**REQUIREMENTS:** Extract the complete data exactly as given.

══ RECORDED DATA ══

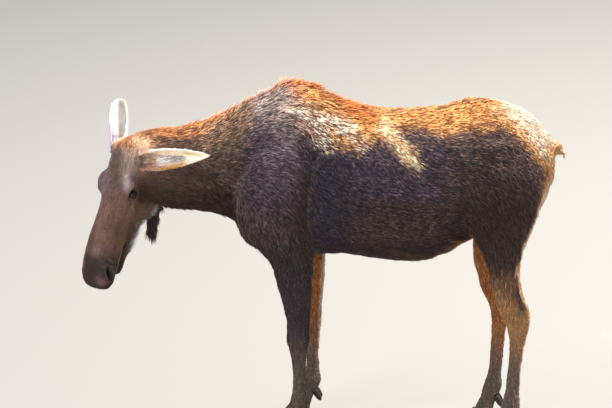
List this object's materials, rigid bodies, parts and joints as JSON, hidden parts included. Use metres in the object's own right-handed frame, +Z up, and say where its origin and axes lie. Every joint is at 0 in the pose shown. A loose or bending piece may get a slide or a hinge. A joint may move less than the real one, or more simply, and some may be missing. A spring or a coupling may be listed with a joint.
{
  "type": "cow moose",
  "caption": "Life-size still model of a standing cow moose in summer coat: humped shoulders, long legs, drooping muzzle, head lowered and turned to her left.",
  "frame": {"origin": "on the floor, under the middle of the object's box", "axes": "+X towards the tail, -X towards the nose, -Y towards her left side, +Z up"},
  "size_m": [2.1174, 0.5988, 1.6574],
  "materials": {
    "coat": "short summer fur, dark brown flanks and golden-brown back",
    "coat_face": "very short fur, grey-brown to dark brown at the muzzle",
    "coat_leg": "short close fur, paler grey-brown",
    "ear": "cream hair inside, grey-brown behind",
    "eye": "wet and dark",
    "hoof": "dark horn, satin"
  },
  "bodies": {
    "root": {"head": "coat_face", "muzzle": "coat_face", "lower_jaw": "coat_face", "neck": "coat", "trunk": "coat", "tail": "coat", "bell": "coat", "ear_left": "ear", "ear_right": "ear", "eye_left": "eye", "eye_right": "eye", "front_left_upper": "coat", "front_left_cannon": "coat_leg", "front_left_foot": "coat_leg", "front_left_claw_a": "hoof", "front_left_claw_b": "hoof", "front_left_dewclaw_a": "hoof", "front_left_dewclaw_b": "hoof", "front_right_upper": "coat", "front_right_cannon": "coat_leg", "front_right_foot": "coat_leg", "front_right_claw_a": "hoof", "front_right_claw_b": "hoof", "front_right_dewclaw_a": "hoof", "front_right_dewclaw_b": "hoof", "hind_left_upper": "coat", "hind_left_cannon": "coat_leg", "hind_left_foot": "coat_leg", "hind_left_claw_a": "hoof", "hind_left_claw_b": "hoof", "hind_left_dewclaw_a": "hoof", "hind_left_dewclaw_b": "hoof", "hind_right_upper": "coat", "hind_right_cannon": "coat_leg", "hind_right_foot": "coat_leg", "hind_right_claw_a": "hoof", "hind_right_claw_b": "hoof", "hind_right_dewclaw_a": "hoof", "hind_right_dewclaw_b": "hoof"}
  },
  "joints": []
}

═══

**REPLY TO THE TASK:**
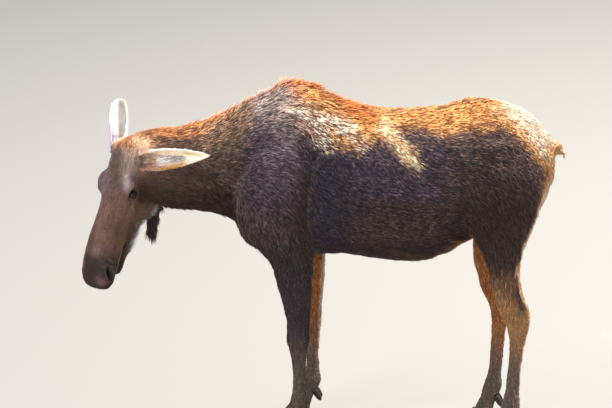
List this object's materials, rigid bodies, parts and joints as JSON, hidden parts included. Use metres in the object's own right-handed frame, +Z up, and say where its origin and axes lie. Every joint is at 0 in the pose shown. A loose or bending piece may get a slide or a hinge. A joint may move less than the real one, or more simply, and some may be missing. A spring or a coupling may be listed with a joint.
{
  "type": "cow moose",
  "caption": "Life-size still model of a standing cow moose in summer coat: humped shoulders, long legs, drooping muzzle, head lowered and turned to her left.",
  "frame": {"origin": "on the floor, under the middle of the object's box", "axes": "+X towards the tail, -X towards the nose, -Y towards her left side, +Z up"},
  "size_m": [2.1174, 0.5988, 1.6574],
  "materials": {
    "coat": "short summer fur, dark brown flanks and golden-brown back",
    "coat_face": "very short fur, grey-brown to dark brown at the muzzle",
    "coat_leg": "short close fur, paler grey-brown",
    "ear": "cream hair inside, grey-brown behind",
    "eye": "wet and dark",
    "hoof": "dark horn, satin"
  },
  "bodies": {
    "root": {"head": "coat_face", "muzzle": "coat_face", "lower_jaw": "coat_face", "neck": "coat", "trunk": "coat", "tail": "coat", "bell": "coat", "ear_left": "ear", "ear_right": "ear", "eye_left": "eye", "eye_right": "eye", "front_left_upper": "coat", "front_left_cannon": "coat_leg", "front_left_foot": "coat_leg", "front_left_claw_a": "hoof", "front_left_claw_b": "hoof", "front_left_dewclaw_a": "hoof", "front_left_dewclaw_b": "hoof", "front_right_upper": "coat", "front_right_cannon": "coat_leg", "front_right_foot": "coat_leg", "front_right_claw_a": "hoof", "front_right_claw_b": "hoof", "front_right_dewclaw_a": "hoof", "front_right_dewclaw_b": "hoof", "hind_left_upper": "coat", "hind_left_cannon": "coat_leg", "hind_left_foot": "coat_leg", "hind_left_claw_a": "hoof", "hind_left_claw_b": "hoof", "hind_left_dewclaw_a": "hoof", "hind_left_dewclaw_b": "hoof", "hind_right_upper": "coat", "hind_right_cannon": "coat_leg", "hind_right_foot": "coat_leg", "hind_right_claw_a": "hoof", "hind_right_claw_b": "hoof", "hind_right_dewclaw_a": "hoof", "hind_right_dewclaw_b": "hoof"}
  },
  "joints": []
}